■ WORK INSTRUCTIONS ■
Your task is to quote, unchanged, only the lines from the one with "Model this object" through the one with "const DOUGH_COLOUR = 0xe3aa50;", both ends included.

── DATASET CONTENT

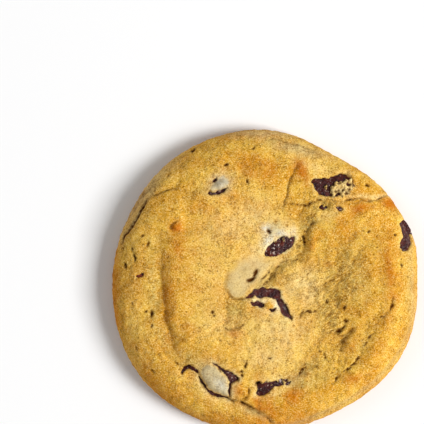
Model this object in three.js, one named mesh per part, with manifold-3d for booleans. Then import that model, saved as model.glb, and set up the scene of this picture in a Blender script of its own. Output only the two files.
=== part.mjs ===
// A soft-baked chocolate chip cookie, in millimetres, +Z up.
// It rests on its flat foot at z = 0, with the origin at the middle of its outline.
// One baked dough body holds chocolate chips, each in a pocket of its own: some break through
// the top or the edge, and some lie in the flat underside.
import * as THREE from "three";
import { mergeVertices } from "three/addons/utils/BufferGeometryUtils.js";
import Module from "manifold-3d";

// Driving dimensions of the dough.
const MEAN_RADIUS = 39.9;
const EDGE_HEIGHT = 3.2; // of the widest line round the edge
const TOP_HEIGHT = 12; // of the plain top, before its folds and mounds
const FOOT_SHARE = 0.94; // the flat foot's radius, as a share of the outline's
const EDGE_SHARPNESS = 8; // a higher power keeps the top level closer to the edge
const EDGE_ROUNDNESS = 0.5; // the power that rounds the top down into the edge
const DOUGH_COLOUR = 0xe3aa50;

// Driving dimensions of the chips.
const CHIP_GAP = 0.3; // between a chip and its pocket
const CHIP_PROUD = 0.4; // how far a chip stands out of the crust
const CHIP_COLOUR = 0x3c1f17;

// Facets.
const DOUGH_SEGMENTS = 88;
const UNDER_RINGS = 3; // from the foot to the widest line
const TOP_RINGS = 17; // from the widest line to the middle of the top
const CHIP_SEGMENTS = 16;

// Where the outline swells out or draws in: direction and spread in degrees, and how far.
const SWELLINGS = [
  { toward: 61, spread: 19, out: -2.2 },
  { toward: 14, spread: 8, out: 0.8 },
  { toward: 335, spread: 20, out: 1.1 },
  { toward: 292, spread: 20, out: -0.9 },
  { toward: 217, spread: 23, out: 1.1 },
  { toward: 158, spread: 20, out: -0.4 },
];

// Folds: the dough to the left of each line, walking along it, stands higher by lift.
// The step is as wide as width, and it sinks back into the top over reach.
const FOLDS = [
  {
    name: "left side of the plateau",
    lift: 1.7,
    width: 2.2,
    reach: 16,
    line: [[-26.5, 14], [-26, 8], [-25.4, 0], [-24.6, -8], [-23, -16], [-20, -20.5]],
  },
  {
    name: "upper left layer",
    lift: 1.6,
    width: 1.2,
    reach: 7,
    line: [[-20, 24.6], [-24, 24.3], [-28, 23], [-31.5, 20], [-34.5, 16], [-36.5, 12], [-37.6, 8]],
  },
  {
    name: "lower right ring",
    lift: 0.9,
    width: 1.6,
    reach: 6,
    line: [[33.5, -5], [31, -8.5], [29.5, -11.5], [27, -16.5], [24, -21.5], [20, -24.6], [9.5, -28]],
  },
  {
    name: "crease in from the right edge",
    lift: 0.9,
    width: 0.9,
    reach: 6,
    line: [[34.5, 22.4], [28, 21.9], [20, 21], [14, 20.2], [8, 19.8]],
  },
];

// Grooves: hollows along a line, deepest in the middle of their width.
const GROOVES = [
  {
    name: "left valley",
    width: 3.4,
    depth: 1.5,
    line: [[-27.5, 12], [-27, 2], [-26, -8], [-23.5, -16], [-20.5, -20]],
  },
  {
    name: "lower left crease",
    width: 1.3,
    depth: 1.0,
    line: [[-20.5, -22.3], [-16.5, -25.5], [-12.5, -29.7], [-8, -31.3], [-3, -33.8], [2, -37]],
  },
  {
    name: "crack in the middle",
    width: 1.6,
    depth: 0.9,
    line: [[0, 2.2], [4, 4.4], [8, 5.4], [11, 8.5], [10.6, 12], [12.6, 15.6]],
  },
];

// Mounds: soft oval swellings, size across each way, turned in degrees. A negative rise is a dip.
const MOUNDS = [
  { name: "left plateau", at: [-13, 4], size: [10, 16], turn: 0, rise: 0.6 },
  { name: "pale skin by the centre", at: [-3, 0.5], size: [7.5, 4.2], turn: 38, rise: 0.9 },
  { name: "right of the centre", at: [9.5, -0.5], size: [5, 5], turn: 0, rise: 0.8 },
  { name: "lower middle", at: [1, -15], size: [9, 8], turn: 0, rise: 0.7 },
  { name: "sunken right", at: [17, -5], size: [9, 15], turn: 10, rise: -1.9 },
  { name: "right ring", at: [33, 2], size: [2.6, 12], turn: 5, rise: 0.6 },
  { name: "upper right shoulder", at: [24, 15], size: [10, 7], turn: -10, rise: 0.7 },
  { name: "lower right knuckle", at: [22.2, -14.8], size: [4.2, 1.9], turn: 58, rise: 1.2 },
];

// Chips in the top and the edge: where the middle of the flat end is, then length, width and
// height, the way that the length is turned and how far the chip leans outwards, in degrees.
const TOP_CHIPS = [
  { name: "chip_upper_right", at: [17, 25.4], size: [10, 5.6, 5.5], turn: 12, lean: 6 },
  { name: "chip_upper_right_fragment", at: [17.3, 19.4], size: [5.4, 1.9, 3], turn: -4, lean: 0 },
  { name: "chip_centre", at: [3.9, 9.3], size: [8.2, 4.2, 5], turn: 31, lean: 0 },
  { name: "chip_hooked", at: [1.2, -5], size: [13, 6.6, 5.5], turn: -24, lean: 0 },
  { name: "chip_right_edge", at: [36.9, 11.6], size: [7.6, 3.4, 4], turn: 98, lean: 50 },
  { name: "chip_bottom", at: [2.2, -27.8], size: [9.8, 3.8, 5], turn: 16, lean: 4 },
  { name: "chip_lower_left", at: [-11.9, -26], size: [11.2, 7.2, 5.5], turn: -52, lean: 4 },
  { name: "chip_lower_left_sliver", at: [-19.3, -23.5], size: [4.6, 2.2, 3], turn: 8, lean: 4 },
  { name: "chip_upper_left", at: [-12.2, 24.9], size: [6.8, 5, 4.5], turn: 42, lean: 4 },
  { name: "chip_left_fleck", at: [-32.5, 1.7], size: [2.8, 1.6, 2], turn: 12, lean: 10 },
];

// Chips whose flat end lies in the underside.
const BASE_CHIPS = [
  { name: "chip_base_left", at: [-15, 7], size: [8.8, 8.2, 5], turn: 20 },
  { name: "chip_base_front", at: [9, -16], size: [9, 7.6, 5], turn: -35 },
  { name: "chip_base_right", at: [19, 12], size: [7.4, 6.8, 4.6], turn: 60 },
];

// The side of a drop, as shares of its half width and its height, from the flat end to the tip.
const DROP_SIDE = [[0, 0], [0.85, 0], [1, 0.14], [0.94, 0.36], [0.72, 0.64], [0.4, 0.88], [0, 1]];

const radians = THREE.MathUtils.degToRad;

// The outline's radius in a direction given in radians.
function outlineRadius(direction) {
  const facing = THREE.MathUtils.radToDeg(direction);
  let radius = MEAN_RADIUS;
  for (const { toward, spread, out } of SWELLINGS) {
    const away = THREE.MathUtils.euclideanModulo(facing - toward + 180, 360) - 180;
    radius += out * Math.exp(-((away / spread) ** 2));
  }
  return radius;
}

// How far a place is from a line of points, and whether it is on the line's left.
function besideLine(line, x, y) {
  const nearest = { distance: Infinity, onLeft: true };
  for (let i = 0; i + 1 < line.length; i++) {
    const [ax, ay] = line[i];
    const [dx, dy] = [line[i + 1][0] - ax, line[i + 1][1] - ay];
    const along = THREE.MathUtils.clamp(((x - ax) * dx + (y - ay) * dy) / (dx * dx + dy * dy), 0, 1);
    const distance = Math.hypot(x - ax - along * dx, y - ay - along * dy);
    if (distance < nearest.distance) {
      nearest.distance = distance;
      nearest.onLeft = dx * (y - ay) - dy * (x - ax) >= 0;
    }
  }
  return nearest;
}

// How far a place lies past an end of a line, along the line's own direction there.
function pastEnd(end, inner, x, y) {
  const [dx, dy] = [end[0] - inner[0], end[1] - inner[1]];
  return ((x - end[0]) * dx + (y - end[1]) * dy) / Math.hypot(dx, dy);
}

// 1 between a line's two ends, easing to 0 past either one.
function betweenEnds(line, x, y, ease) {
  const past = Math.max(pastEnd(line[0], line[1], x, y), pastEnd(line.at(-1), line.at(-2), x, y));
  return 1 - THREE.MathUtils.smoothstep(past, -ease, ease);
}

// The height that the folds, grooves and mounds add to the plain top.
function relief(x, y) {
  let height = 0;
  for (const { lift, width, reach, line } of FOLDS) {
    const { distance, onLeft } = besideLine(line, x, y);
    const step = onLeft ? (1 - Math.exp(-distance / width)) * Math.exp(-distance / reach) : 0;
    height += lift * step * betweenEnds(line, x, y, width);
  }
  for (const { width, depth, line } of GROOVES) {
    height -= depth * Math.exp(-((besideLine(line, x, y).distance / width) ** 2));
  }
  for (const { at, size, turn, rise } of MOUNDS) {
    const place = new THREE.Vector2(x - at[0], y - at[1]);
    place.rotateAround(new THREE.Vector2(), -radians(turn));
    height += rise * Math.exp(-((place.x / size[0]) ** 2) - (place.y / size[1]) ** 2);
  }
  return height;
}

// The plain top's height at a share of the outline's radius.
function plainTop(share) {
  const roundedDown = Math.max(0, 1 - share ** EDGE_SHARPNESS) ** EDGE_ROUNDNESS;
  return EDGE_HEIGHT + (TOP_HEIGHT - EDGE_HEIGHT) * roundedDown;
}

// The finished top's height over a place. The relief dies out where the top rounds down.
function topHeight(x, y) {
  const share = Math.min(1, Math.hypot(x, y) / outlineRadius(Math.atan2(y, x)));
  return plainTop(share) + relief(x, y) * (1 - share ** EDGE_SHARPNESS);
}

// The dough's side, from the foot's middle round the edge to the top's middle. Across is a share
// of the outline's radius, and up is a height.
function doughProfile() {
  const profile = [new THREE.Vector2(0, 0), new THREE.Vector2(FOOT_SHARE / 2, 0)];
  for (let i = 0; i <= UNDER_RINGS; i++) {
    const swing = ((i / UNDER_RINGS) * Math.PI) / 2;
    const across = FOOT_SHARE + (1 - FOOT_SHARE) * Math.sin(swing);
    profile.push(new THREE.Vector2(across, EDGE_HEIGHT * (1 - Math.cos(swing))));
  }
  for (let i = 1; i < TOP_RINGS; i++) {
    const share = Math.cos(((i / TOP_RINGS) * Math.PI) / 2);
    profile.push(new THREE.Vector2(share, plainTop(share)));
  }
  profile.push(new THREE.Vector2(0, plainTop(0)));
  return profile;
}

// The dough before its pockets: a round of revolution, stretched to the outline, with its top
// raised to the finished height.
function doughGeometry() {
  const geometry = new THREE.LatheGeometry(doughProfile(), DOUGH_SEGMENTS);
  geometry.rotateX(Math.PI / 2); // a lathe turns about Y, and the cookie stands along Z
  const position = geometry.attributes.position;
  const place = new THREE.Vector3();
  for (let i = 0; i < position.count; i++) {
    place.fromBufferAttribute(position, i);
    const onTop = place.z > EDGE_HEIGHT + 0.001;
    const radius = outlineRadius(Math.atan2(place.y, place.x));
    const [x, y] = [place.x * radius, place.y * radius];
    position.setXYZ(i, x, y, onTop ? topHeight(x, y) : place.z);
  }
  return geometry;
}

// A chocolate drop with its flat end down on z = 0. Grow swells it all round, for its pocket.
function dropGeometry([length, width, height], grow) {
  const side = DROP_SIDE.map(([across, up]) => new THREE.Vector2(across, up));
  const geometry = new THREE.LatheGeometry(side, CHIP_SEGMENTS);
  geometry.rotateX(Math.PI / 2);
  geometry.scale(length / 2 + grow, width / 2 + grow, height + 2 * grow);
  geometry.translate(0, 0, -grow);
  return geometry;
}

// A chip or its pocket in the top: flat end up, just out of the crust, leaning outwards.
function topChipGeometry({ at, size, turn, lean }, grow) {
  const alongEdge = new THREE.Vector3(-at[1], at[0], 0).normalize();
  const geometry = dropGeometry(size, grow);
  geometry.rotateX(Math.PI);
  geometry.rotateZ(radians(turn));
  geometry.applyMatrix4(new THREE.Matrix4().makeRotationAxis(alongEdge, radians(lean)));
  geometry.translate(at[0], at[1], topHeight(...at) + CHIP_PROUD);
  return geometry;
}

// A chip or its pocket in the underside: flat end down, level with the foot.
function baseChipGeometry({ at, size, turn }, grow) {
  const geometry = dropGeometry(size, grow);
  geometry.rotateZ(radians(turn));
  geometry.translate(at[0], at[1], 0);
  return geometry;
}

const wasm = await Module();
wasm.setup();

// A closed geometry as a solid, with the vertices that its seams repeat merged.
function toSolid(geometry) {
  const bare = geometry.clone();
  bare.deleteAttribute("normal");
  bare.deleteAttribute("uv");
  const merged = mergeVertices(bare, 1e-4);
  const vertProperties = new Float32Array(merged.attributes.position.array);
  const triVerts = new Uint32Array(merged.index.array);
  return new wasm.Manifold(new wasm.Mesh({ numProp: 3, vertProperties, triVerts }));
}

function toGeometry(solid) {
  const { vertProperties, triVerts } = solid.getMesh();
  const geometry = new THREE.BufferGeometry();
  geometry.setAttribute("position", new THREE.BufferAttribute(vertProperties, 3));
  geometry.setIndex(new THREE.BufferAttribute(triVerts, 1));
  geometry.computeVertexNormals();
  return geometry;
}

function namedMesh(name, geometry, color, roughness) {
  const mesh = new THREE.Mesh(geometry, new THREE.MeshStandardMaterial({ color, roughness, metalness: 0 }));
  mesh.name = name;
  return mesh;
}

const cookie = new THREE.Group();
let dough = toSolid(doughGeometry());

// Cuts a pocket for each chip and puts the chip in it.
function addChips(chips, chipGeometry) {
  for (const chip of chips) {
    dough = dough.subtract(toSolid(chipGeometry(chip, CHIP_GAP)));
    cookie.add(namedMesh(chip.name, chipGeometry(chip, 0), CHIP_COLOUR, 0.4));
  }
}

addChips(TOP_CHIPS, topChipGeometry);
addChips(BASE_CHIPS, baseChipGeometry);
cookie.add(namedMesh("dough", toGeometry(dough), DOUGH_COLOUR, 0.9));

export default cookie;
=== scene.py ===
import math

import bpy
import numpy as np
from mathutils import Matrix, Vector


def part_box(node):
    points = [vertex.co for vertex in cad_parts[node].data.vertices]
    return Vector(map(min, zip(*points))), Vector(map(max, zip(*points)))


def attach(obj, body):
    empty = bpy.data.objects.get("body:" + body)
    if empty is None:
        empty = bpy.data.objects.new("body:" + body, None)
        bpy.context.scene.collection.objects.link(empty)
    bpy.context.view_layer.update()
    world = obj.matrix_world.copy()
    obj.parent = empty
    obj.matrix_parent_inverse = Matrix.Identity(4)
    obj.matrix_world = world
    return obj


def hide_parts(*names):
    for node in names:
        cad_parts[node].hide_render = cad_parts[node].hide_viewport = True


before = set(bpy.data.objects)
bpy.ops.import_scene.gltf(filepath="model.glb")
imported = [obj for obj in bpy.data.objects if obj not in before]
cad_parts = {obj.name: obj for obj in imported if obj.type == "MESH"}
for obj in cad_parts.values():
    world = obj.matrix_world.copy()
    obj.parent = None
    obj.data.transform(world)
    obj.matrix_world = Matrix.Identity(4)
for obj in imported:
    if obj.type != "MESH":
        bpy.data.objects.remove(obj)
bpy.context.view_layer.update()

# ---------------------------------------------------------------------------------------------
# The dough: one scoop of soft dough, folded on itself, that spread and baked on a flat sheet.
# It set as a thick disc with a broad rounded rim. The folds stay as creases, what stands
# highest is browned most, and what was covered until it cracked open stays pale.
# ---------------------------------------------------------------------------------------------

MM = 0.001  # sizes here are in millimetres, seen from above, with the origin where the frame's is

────
── DATASET CONTENT

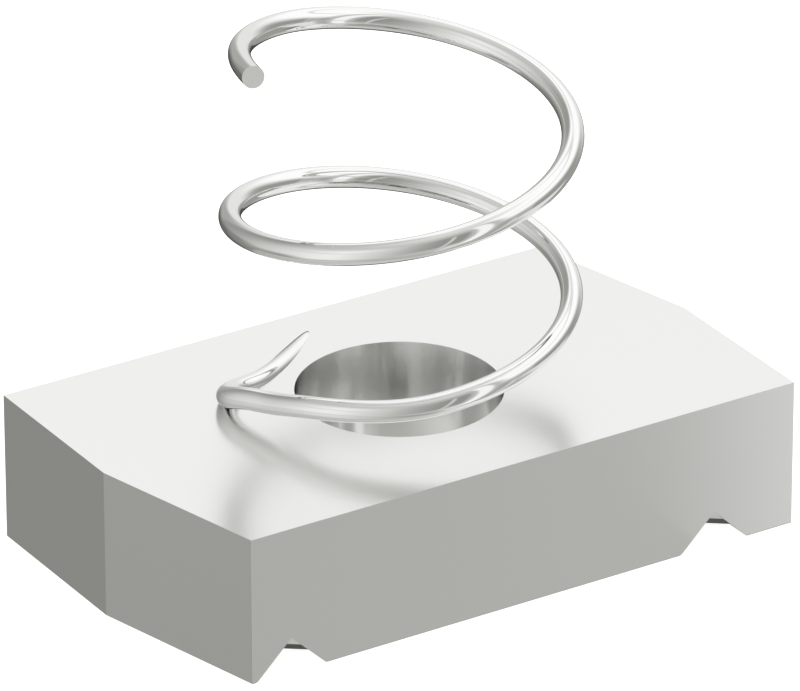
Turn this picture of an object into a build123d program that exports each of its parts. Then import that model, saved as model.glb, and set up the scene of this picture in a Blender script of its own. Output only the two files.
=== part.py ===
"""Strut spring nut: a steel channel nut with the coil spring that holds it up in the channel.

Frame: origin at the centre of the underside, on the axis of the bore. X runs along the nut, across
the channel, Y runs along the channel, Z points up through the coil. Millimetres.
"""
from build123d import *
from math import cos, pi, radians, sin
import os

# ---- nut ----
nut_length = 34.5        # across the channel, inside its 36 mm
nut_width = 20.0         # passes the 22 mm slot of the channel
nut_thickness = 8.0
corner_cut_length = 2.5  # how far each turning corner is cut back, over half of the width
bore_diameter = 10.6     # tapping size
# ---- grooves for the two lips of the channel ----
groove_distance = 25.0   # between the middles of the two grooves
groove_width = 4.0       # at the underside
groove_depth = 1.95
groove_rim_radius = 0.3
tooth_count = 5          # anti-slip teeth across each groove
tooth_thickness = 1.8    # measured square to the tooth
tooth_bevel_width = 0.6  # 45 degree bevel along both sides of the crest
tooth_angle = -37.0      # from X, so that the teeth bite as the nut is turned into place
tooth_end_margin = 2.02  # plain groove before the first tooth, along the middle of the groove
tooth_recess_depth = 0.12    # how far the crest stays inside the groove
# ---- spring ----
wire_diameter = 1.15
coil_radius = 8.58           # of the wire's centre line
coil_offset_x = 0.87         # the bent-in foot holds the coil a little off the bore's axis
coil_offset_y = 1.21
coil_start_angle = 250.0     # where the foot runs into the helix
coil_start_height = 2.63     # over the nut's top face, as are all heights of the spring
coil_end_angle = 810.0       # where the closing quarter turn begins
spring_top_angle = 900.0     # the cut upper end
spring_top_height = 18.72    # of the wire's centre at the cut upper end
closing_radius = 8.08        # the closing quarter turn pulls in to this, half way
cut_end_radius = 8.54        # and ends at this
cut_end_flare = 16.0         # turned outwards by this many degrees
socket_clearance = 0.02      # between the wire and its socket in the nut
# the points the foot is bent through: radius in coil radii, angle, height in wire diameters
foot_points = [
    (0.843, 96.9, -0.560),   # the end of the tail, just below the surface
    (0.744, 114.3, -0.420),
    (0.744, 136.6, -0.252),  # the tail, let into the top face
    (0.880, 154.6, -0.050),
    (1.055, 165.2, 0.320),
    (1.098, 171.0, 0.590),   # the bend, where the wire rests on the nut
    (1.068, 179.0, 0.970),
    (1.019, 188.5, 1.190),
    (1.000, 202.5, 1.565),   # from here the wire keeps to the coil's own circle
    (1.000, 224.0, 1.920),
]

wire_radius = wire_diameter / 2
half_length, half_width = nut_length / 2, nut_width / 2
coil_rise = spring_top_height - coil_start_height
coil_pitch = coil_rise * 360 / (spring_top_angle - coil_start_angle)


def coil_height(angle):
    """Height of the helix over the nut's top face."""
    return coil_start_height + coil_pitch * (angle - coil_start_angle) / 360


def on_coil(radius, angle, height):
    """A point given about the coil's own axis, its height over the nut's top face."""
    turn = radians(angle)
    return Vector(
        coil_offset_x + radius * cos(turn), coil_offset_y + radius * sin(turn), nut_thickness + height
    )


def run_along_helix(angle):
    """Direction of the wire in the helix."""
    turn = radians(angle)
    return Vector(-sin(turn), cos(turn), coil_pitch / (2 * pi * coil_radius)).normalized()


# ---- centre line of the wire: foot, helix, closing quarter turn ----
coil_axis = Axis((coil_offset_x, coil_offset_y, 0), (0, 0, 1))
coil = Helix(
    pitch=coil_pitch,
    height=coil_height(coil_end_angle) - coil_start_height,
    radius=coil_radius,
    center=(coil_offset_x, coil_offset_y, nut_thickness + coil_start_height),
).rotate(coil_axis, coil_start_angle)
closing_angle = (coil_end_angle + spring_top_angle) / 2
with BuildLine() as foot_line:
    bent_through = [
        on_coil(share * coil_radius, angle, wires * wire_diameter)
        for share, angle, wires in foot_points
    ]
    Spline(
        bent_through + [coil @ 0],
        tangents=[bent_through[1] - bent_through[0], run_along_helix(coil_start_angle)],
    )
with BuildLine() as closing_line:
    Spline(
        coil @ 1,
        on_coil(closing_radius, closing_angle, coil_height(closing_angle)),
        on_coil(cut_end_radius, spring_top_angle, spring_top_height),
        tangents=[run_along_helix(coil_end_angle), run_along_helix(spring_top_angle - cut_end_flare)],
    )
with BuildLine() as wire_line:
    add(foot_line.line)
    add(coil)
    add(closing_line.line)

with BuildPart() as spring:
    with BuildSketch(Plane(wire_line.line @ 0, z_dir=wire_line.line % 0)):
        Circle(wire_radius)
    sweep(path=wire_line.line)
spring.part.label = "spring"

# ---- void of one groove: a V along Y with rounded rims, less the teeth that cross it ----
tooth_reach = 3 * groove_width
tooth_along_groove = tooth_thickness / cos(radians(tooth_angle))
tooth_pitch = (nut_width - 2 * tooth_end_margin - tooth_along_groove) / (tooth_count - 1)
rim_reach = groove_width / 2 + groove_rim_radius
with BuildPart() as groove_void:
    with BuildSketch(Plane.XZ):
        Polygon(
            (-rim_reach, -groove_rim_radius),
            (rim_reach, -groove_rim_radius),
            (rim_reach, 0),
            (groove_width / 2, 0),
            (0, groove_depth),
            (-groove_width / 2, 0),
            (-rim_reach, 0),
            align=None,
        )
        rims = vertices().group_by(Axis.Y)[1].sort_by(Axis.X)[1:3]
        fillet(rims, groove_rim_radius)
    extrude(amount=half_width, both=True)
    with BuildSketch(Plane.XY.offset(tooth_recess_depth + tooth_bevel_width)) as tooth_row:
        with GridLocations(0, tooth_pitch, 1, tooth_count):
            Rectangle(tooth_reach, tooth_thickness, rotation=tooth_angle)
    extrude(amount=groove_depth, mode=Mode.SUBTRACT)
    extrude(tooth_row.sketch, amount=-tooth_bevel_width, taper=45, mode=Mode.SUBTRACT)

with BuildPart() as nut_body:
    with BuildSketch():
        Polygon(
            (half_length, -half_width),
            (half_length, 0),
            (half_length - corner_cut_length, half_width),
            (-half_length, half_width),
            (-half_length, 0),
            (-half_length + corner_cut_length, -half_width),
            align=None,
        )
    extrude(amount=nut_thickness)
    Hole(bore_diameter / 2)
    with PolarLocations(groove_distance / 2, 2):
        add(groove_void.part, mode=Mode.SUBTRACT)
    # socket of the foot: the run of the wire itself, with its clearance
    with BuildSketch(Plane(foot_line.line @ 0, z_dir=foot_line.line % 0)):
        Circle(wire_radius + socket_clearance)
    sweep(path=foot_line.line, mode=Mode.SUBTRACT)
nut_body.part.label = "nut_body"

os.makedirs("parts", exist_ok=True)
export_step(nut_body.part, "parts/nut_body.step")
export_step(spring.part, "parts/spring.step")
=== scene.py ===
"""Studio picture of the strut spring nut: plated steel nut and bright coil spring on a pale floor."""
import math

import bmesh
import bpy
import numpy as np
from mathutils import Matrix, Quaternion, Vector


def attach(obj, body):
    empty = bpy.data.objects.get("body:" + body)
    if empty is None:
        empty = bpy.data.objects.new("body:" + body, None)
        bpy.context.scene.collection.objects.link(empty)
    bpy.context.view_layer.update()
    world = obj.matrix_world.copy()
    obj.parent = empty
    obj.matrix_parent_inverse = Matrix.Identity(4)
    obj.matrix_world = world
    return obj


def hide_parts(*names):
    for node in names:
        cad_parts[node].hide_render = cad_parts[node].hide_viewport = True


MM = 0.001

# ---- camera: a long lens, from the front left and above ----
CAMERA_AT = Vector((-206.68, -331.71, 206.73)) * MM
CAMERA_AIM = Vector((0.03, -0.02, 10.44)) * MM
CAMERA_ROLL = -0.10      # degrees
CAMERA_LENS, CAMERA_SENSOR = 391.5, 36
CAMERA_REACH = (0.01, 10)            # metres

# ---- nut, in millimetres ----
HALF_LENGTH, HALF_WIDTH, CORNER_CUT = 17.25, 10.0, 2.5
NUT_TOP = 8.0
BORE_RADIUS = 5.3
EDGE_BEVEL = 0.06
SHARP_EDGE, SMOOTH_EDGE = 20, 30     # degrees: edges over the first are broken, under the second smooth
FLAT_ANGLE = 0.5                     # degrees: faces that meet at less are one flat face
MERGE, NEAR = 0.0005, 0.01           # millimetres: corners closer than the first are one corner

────

■ RESULT ■
Model this object in three.js, one named mesh per part, with manifold-3d for booleans. Then import that model, saved as model.glb, and set up the scene of this picture in a Blender script of its own. Output only the two files.
=== part.mjs ===
// A soft-baked chocolate chip cookie, in millimetres, +Z up.
// It rests on its flat foot at z = 0, with the origin at the middle of its outline.
// One baked dough body holds chocolate chips, each in a pocket of its own: some break through
// the top or the edge, and some lie in the flat underside.
import * as THREE from "three";
import { mergeVertices } from "three/addons/utils/BufferGeometryUtils.js";
import Module from "manifold-3d";

// Driving dimensions of the dough.
const MEAN_RADIUS = 39.9;
const EDGE_HEIGHT = 3.2; // of the widest line round the edge
const TOP_HEIGHT = 12; // of the plain top, before its folds and mounds
const FOOT_SHARE = 0.94; // the flat foot's radius, as a share of the outline's
const EDGE_SHARPNESS = 8; // a higher power keeps the top level closer to the edge
const EDGE_ROUNDNESS = 0.5; // the power that rounds the top down into the edge
const DOUGH_COLOUR = 0xe3aa50;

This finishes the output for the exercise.